>> BEGIN Given material
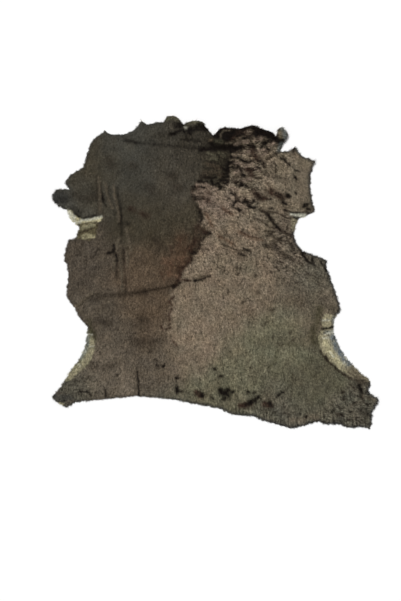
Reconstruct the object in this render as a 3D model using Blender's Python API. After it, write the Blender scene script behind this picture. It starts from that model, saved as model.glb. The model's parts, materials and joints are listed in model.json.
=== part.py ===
"""A hair-on hide: one tanned skin with its coat, lying flat on its flesh side.

The frame is metres, +Z up. X runs across the animal, Y from the rump (-Y) to the
neck (+Y), and the origin is under the middle of the hide, on the surface that it
lies on. The tables are in millimetres, from a point on the middle of the back.
"""

import math

import bmesh
import bpy
import numpy as np
from mathutils import geometry

MM = 0.001

LEATHER = 2.5  # tanned skin
COAT = 5.5  # hair lying down over it
RIM_COAT = 0.35  # share of the coat left at the cut edge
RIM_REACH = 15.0  # the coat is full this far in from the edge
HOLLOW_FROM = 4.0  # a fold that stands higher than this is hollow beneath
THINNEST = 3.0  # skin and flattened hair in the bottom of a crease

EDGE_STEP = 17.0  # spacing of the points along the cut edge
FOLD_STEP = 15.0  # and along a fold
CALM_STEP = 34.0  # and where the hide lies calm
FOLD_END = 45.0  # length over which a fold dies away

# The cut edge, clockwise from the left fore shank. Each row is a smooth stretch that
# starts at a corner and runs on to the corner that the next row starts with.
EDGE = (
    # stretch, points (x, y)
    ("left shank end", ((-725, 415),)),
    ("left shoulder", ((-748, 445), (-735, 470), (-700, 502), (-655, 525), (-648, 555), (-612, 658))),
    ("left neck point", ((-558, 698), (-552, 715))),
    ("left nape", ((-538, 700), (-515, 692), (-472, 690), (-442, 695), (-408, 710), (-378, 740))),
    ("poll", ((-368, 766), (-340, 742), (-290, 752))),
    ("first neck tab", ((-255, 752), (-245, 770), (-228, 782), (-195, 780), (-179, 770))),
    ("second neck tab", ((-155, 742), (-118, 758), (-88, 760), (-61, 752), (-45, 733))),
    ("neck roll", ((-8, 685), (22, 714), (54, 724), (124, 720), (182, 736), (212, 728), (282, 703))),
    ("third neck tab", ((306, 682), (311, 702), (326, 725), (342, 724), (368, 682), (348, 647))),
    ("right nape point", ((326, 607), (374, 608))),
    ("right nape", ((400, 630), (438, 584), (472, 568))),
    ("right shoulder", ((501, 555), (484, 503), (480, 470), (482, 410), (489, 355))),
    (
        "right armpit",
        ((502, 307), (455, 282), (420, 264), (398, 205), (401, 163), (446, 105), (519, 80)),
    ),
    ("right belly", ((561, 58), (564, 20), (582, -32), (624, -155))),
    (
        "right flank",
        ((632, -190), (602, -225), (596, -288), (612, -348), (662, -430), (712, -488), (779, -548)),
    ),
    ("right hock", ((771, -582), (771, -602), (816, -632), (819, -645), (788, -708), (786, -752))),
    (
        "right rump",
        ((776, -782), (732, -777), (672, -779), (618, -762), (562, -762), (512, -749), (461, -766)),
    ),
    ("rump", ((386, -782), (213, -734), (195, -721), (140, -718), (72, -705), (28, -684), (-90, -661))),
    ("left rump", ((-208, -637), (-354, -624), (-422, -624), (-650, -645), (-708, -659), (-742, -675))),
    ("left hock", ((-782, -656), (-808, -628))),
    ("left flank", ((-802, -610), (-756, -553), (-719, -490), (-673, -427), (-644, -360))),
    (
        "left belly",
        ((-632, -278), (-680, -217), (-698, -178), (-738, -117), (-732, -43), (-736, 20), (-752, 85)),
    ),
    ("left armpit", ((-728, 163), (-694, 172), (-678, 223), (-682, 235), (-715, 256))),
    ("left fore shank", ((-740, 311), (-786, 335), (-812, 370), (-802, 400), (-789, 414), (-764, 417))),
)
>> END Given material
* _Set problem_:
Print the listing above from its first line through the line with "its flesh side.", and stop there.

* _Written answer_:
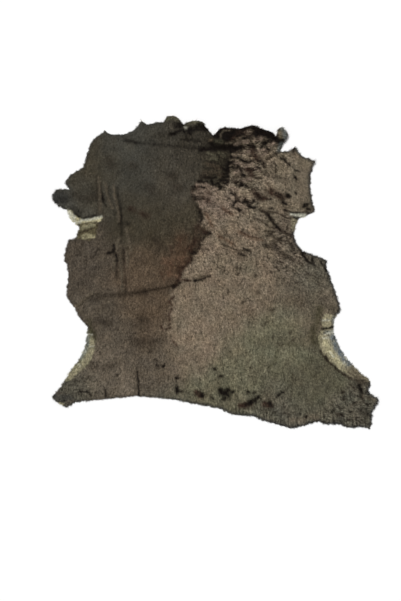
Reconstruct the object in this render as a 3D model using Blender's Python API. After it, write the Blender scene script behind this picture. It starts from that model, saved as model.glb. The model's parts, materials and joints are listed in model.json.
=== part.py ===
"""A hair-on hide: one tanned skin with its coat, lying flat on its flesh side.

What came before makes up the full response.